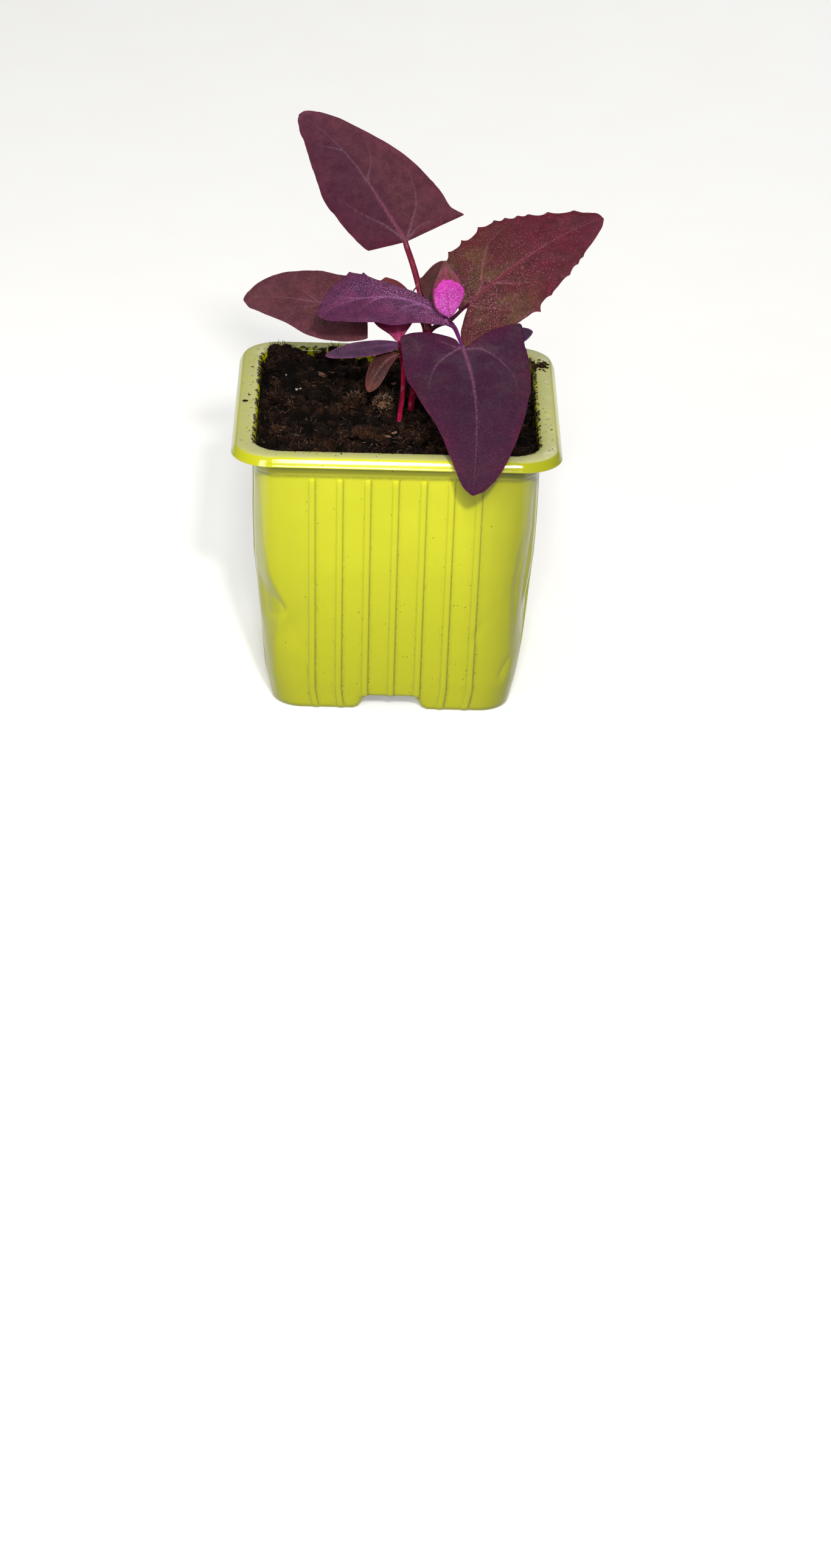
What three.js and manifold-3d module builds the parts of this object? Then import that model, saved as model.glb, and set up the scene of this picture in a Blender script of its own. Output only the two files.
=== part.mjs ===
// Potted red orache: two seedlings in a square thin-walled nursery pot.
// Millimetres, +Z up, origin under the middle of the pot on the surface it stands on, +Y to the back.
import * as THREE from 'three';
import Module from 'manifold-3d';

const wasm = await Module();
wasm.setup();

// Pot, from the base up
const POT_HEIGHT = 80;
const RIM_HALF = 45;
const RIM_CORNER = 11.4;
const COLLAR_INSET = 5.6;
const COLLAR_HALF = RIM_HALF - COLLAR_INSET;
const COLLAR_BOTTOM_Z = 72.8;
// Section from the collar's foot, out under the rolled rim and over to its flat top: inset from the
// rim's edge and height
const RIM_SECTION = [
  [COLLAR_INSET + 1.4, COLLAR_BOTTOM_Z - 1.2], [COLLAR_INSET, COLLAR_BOTTOM_Z], [COLLAR_INSET, 78.5],
  [1.5, 78.9], [0.9, 77.3], [0, 77.3], [0, 78.2], [0.8, 79.4], [2.8, POT_HEIGHT],
  [COLLAR_INSET + 3, POT_HEIGHT],
];
const WALL_CORNER = 8.5;
const CORNER_STEPS = 4;
const WALL_THICKNESS = 0.9;
const FLOOR_THICKNESS = 0.9;
// Half width of the wall at some heights: a slight bulge, then a curve in to the base
const WALL_PROFILE = [
  [0, 33], [3, 33.7], [9, 34.9], [18, 36.1], [30, 37.3], [44, 38.4], [56, 38.8], [72.3, 38.9],
];
// Raised ribs on each side of the wall
const RIB_COUNT = 7;
const RIB_PITCH = 7.65;
const RIB_WIDTH = 2;
const RIB_HEIGHT = 0.5;
const RIB_PITCH_AT_BASE = 0.95;
// Recess in the middle of each bottom edge, and the holes that let water out
const NOTCH_HEIGHT = 4;
const NOTCH_TOP_WIDTH = 13.5;
const NOTCH_BASE_WIDTH = 20;
const NOTCH_DEPTH = 9;
const DRAIN_PLACE = 17;
const DRAIN_RADIUS = 3.2;
const DRAIN_SIDES = 12;

// Soil
const GAP = 0.3;
const SOIL_LEVEL = 74.2;
const SOIL_STEP = 2.8;
const SOIL_GRAIN = 0.85;
// Heaps and lumps: place, radius and height
const SOIL_LUMPS = [
  { x: -26, y: 27, radius: 11, height: 4.2 },
  { x: -4, y: 31, radius: 12, height: 2.6 },
  { x: 24, y: 26, radius: 12, height: 2.2 },
  { x: -7.5, y: -4, radius: 4.6, height: 1.9 },
  { x: -13, y: -2.5, radius: 3.2, height: 1.2 },
  { x: -11, y: 13, radius: 3, height: 2.3 },
  { x: -3.5, y: 9, radius: 2.4, height: 2.2 },
  { x: -24, y: -10, radius: 5, height: 1.2 },
  { x: 13, y: 16, radius: 5, height: 1.4 },
  { x: 24, y: -6, radius: 6, height: 1.3 },
];

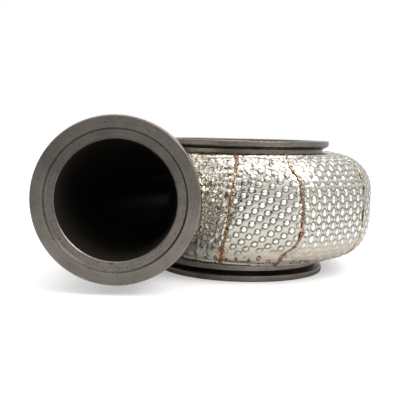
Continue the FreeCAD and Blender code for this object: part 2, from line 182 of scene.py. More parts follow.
STRAIGHT_COURSE = ([-60, 0, 60], [0.5, 0.0, -0.5], [0.9, 0.7, 0.9])
SEAM_COURSES = {
    5: (
        [-60, -15, -5, 4, 24, 34, 44],
        [5.0, 4.2, 3.7, 2.5, 2.2, 2.7, 1.7],
        [0.4, 0.2, 0.3, 0.2, 0.3, 0.5, 0.3],
    ),
    6: (
        [-56, -46, -38, -32, -26, -19, -14, -5, 11, 18, 27, 34, 41, 50, 70],
        [10.0, 10.0, 8.7, 6.5, 4.5, 3.2, 2.5, 2.5, 2.7, 3.2, 3.7, 4.7, 6.2, 7.0, 5.5],
        [1.3, 1.2, 1.4, 1.3, 1.1, 0.8, 0.6, 0.7, 1.3, 1.2, 0.45, 0.35, 0.45, 0.35, 0.5],
    ),
    7: (
        [-62, -45, -34, -25, -18, -12, -6, 0, 6, 15, 25, 36, 47, 67],
        [4.7, 3.7, 3.5, 2.7, 1.7, 1.0, 0.5, -0.4, -0.5, -1.0, -1.7, -2.5, -2.7, -2.7],
        [0.8, 0.7, 1.2, 1.4, 1.2, 0.7, 0.45, 0.8, 0.8, 0.4, 0.5, 0.35, 0.9, 1.1],
    ),
}
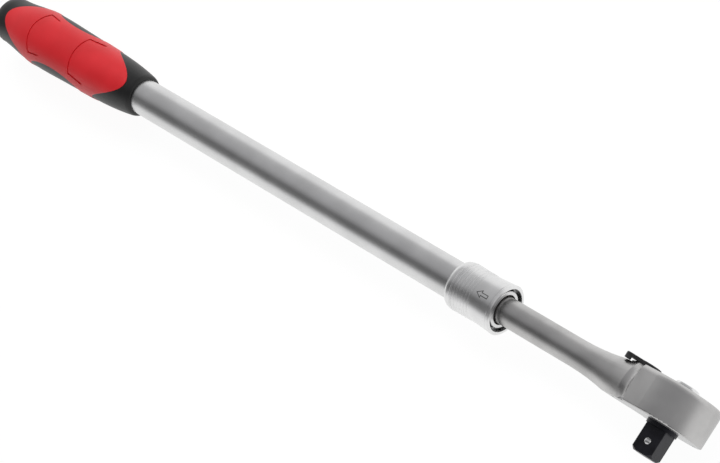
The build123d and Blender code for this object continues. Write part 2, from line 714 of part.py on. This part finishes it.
def drive_gear():
    """Black gear with its hub, round shoulder and square drive in one piece."""
    gear = slab(tooth_ring(GEAR_TIP_RADIUS), GEAR_BOTTOM, GEAR_TOP)
    gear += slab(Circle(HUB_RADIUS), GEAR_TOP, HEAD_ABOVE - 0.2)
    gear += slab(Circle(SHOULDER_RADIUS), -HEAD_BELOW - SHOULDER_STAND, GEAR_BOTTOM)
    square = RectangleRounded(SQUARE, SQUARE, SQUARE_CORNER)
    end = -DRIVE_REACH
    shaft = slab(square, end, -HEAD_BELOW - SHOULDER_STAND)
    half_diagonal = SQUARE / 2 * 1.4142
    shaft &= drive_turned(
        (0, end),
        (half_diagonal - SQUARE_END_CHAMFER - 0.2, end),
        (half_diagonal, end + SQUARE_END_CHAMFER),
        (half_diagonal, 0),
        (0, 0),
    )
    gear += shaft
    gear -= hub_bore()
    mouth = SQUARE / 2 - 0.35
    lip = sqrt(DRIVE_BALL_RADIUS**2 - (DRIVE_BALL_RADIUS - DRIVE_BALL_STAND) ** 2) + BALL_PLAY
    hole = outline(
        (0, 0),
        (DRIVE_BALL_RADIUS + BALL_PLAY, 0),
        (DRIVE_BALL_RADIUS + BALL_PLAY, mouth - 0.45),
        (lip + 0.02, SQUARE / 2),
        (lip + 0.02, SQUARE),
        (0, SQUARE),
    )
    ball_hole = Pos(0, DRIVE_BALL_Y, 0) * Rot(90, 0, 0) * revolve(hole, Axis.Y)
    return gear - ball_hole


def drive_ball():
    """Detent ball in the square, standing out of the face that looks up."""
    return Pos(0, DRIVE_BALL_Y, DRIVE_BALL_Z) * Sphere(DRIVE_BALL_RADIUS)


def release_button():
    """Button of the quick release, with a flange under the retaining ring."""
    low = button_floor()
    top = HEAD_ABOVE + BUTTON_STAND
    step = retaining_ring_low() - 0.1
    return drive_turned(
        (PIN_RADIUS, low),
        (BUTTON_RADIUS + BUTTON_FLANGE, low),
        (BUTTON_RADIUS + BUTTON_FLANGE, step),
        (BUTTON_RADIUS, step),
        (BUTTON_RADIUS, top - 1.2),
        (BUTTON_RADIUS - 0.35, top - 0.35),
        (BUTTON_RADIUS - 1.2, top),
        (0, top),
        (0, low + 2.4),
        (PIN_RADIUS, low + 2.4),
    )


def button_ring():
    """Snap ring in the hub that keeps the button in."""
    low = retaining_ring_low()
    outer = BUTTON_RADIUS + BUTTON_FLANGE + 0.6
    ring = slab(Circle(outer) - Circle(BUTTON_RADIUS + 0.15), low, low + 0.7)
    return ring - Pos(-outer, low, 0) * Box(4, 4, 3)


def release_pin():
    """Pin in the drive's middle whose cone lets the ball in as the button goes down."""
    fall = DRIVE_BALL_STAND / BUTTON_TRAVEL
    reach = DRIVE_BALL_RADIUS * sqrt(1 + fall**2) + BALL_PLAY / 2
    at_ball = DRIVE_BALL_Z - reach
    cone_start = DRIVE_BALL_Y - (PIN_RADIUS - at_ball) / fall
    waist = at_ball - DRIVE_BALL_STAND - fall * 0.4
    cone_end = DRIVE_BALL_Y + BUTTON_TRAVEL + 0.4
    return drive_turned(
        (0, DRIVE_BALL_Y - DRIVE_BALL_RADIUS),
        (PIN_RADIUS, DRIVE_BALL_Y - DRIVE_BALL_RADIUS),
        (PIN_RADIUS, cone_start),
        (waist, cone_end),
        (waist, cone_end + 2.4),
        (PIN_RADIUS, cone_end + 3.6),
        (PIN_RADIUS, button_floor() + 2.4),
        (0, button_floor() + 2.4),
    )


def button_spring():
    """Spring that lifts the button."""
    top = button_floor()
    length = BUTTON_TRAVEL + 0.5
    spring = coil(4.2, 0.6, 2, length)
    return Pos(0, top - length, 0) * Rot(-90, 0, 0) * spring


# ---- reversing lever and pawl ----------------------------------------------------------


def about_pivot(shape, angle):
    """A shape modelled about the lever's pivot, turned about it and set in place."""
    return Pos(-LEVER_PIVOT_X, 0, 0) * Rot(0, angle, 0) * shape


def reverse_lever():
    """Black lever on its shaft: a disc, a tapered tab and a turned-down thumb tip."""
    tip = Pos(-LEVER_REACH + LEVER_TIP_RADIUS, 0) * Circle(LEVER_TIP_RADIUS)
    tab = make_hull(Circle(LEVER_DISC_RADIUS * 0.72).edges() + tip.edges())
    flat = Circle(LEVER_DISC_RADIUS) + tab
    top = LEVER_Y + LEVER_THICKNESS
    lever = slab(flat, LEVER_Y, top)
    rim = lever.edges().filter_by_position(Axis.Y, top - 0.01, top + 0.01)
    lever = fillet(rim, 0.6)
    leg_front = LEVER_REACH - 3.6
    leg_shape = tip & Pos(-leg_front - 5, 0) * Rectangle(10, 20)
    lever += slab(leg_shape, LEVER_Y - LEVER_LEG, LEVER_Y + 0.5)
    clip_low = GEAR_BOTTOM + 0.2
    lever += slab(Circle(SHAFT_RADIUS), GEAR_BOTTOM, LEVER_Y)
    lever -= slab(
        Circle(SHAFT_RADIUS + 1) - Circle(SHAFT_RADIUS - 0.9), clip_low, clip_low + CLIP_THICKNESS
    )
    bore = Pos(2.5, 0, 0) * Rot(0, 90, 0) * Cylinder(PLUNGER_RADIUS + 0.03, 7)
    return about_pivot(lever - bore, LEVER_REST_ANGLE)


def lever_clip():
    """Open clip in the shaft's groove, under the pawl."""
    low = GEAR_BOTTOM + 0.2
    ring = Circle(SHAFT_RADIUS + 1.4) - Circle(SHAFT_RADIUS - 0.9)
    ring -= Pos(4, 0) * Rectangle(8, 3)
    return about_pivot(slab(ring, low, low + CLIP_THICKNESS), LEVER_REST_ANGLE)


def pawl_plunger():
    """Round-nosed plunger in the shaft that pushes the pawl over."""
    body = Pos(1.9, 0, 0) * Rot(0, 90, 0) * Cylinder(PLUNGER_RADIUS, 2.8)
    nose = Pos(3.3, 0, 0) * Sphere(PLUNGER_RADIUS)
    return about_pivot(body + nose, LEVER_REST_ANGLE)


def plunger_spring():
    """Spring behind the plunger, in the shaft's cross bore."""
    spring = Pos(-1.0, 0, 0) * Rot(0, 90, 0) * coil(0.75, 0.3, 4, 1.5)
    return about_pivot(spring, LEVER_REST_ANGLE)


def pawl():
    """Double-ended pawl, its teeth cut by the gear in both of its working positions."""
    half_swing = PAWL_SWING / 2
    blank = Pos(LEVER_PIVOT_X, 0) * pawl_arms(0)
    shape = slab(blank, PAWL_BOTTOM, PAWL_TOP)
    shape -= slab(Circle(SHAFT_RADIUS + RUNNING_FIT), PAWL_BOTTOM - 1, PAWL_TOP + 1)
    pocket_radius = SHAFT_RADIUS + PLUNGER_RADIUS + 0.1
    pocket = Circle(pocket_radius) & Pos(5, 0) * Rectangle(10, 20)
    shape -= slab(pocket, -PLUNGER_RADIUS - 0.2, PLUNGER_RADIUS + 0.2)
    cutter = Pos(LEVER_PIVOT_X, 0, 0) * slab(
        tooth_ring(GEAR_TIP_RADIUS + TOOTH_CLEARANCE), PAWL_BOTTOM - 1, PAWL_TOP + 1
    )
    for angle in (half_swing, -half_swing):
        shape -= Rot(0, -angle, 0) * cutter
    relief = Pos(LEVER_PIVOT_X, 0) * Circle(GEAR_TIP_RADIUS + 1.1)
    relief &= Pos(LEVER_PIVOT_X - GEAR_TIP_RADIUS, 0) * Rectangle(12, 12.4)
    shape -= slab(relief, PAWL_BOTTOM - 1, PAWL_TOP + 1)
    return about_pivot(shape, half_swing)


# ---- all pieces ------------------------------------------------------------------------

PIECES = {
    "outer_tube": outer_tube,
    "front_bush": front_bush,
    "guide_pin": guide_pin,
    "spring_seat_ring": spring_seat_ring,
    "grip_core": grip_core,
    "grip_panel_left": grip_panel_left,
    "grip_panel_right": grip_panel_right,
    "lock_collar": lock_collar,
    "lock_cone_ring": lock_cone_ring,
    "collar_snap_ring": collar_snap_ring,
    "collar_spring": collar_spring,
    "ratchet_head": ratchet_head,
    "cover_plate": cover_plate,
    "plate_screws": plate_screws,
    "thrust_washer": thrust_washer,
    "rear_guide_ring": rear_guide_ring,
    "stop_washer": stop_washer,
    "stop_screw": stop_screw,
    "drive_gear": drive_gear,
    "button_ring": button_ring,
    "drive_ball": drive_ball,
    "release_button": release_button,
    "release_pin": release_pin,
    "button_spring": button_spring,
    "reverse_lever": reverse_lever,
    "lever_clip": lever_clip,
    "pawl_plunger": pawl_plunger,
    "plunger_spring": plunger_spring,
    "pawl": pawl,
}
for number, angle in enumerate(ball_angles(), start=1):
    PIECES[f"lock_ball_{number}"] = lambda angle=angle: lock_ball(angle)

os.makedirs("parts", exist_ok=True)
for name, make in PIECES.items():
    made = make()
    shapes = made if isinstance(made, list) else [made]
    placed = [Pos(0, DRIVE_REACH, 0) * shape for shape in shapes]
    export_step(placed[0] if len(placed) == 1 else Compound(placed), f"parts/{name}.step")
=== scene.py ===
import math

import bmesh
import bpy
from mathutils import Matrix, Vector


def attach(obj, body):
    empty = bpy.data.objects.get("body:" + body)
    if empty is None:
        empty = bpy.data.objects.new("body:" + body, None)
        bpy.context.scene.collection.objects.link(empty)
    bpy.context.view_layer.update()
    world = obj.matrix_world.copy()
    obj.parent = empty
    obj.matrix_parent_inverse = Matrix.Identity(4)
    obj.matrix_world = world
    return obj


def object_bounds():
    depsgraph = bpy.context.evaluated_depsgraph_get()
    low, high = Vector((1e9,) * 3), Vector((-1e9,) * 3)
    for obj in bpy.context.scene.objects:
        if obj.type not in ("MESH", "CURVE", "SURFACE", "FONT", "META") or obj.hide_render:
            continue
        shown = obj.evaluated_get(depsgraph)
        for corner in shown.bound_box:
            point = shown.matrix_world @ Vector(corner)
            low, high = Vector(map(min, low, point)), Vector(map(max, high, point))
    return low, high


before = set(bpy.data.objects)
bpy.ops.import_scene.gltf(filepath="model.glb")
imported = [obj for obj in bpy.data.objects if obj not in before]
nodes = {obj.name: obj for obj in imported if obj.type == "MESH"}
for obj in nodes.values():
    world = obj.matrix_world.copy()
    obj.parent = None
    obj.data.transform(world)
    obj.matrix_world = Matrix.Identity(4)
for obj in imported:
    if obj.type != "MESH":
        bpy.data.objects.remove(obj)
cad_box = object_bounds()
scene = bpy.context.scene

# ---- Camera ----------------------------------------------------------------------------
# A long lens looks down on the handle from beyond its head, so that the head is nearest
# and the grip runs away to the upper left. The camera is rolled to lay the tool diagonally.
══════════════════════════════
Quote the listing above from its first line to the line with "wasm.setup();", inclusive, and add nothing.

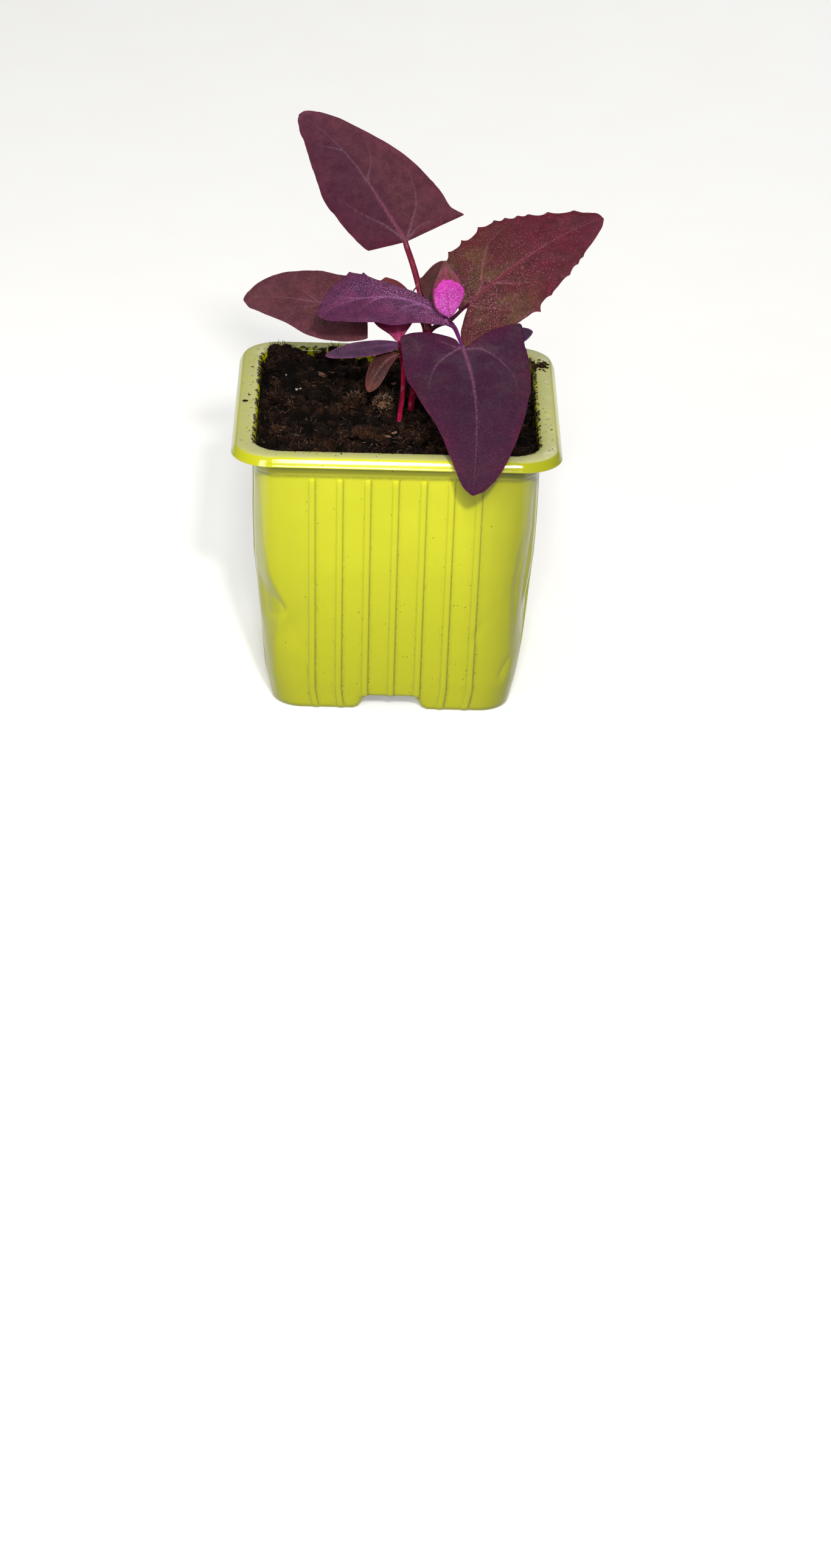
What three.js and manifold-3d module builds the parts of this object? Then import that model, saved as model.glb, and set up the scene of this picture in a Blender script of its own. Output only the two files.
=== part.mjs ===
// Potted red orache: two seedlings in a square thin-walled nursery pot.
// Millimetres, +Z up, origin under the middle of the pot on the surface it stands on, +Y to the back.
import * as THREE from 'three';
import Module from 'manifold-3d';

const wasm = await Module();
wasm.setup();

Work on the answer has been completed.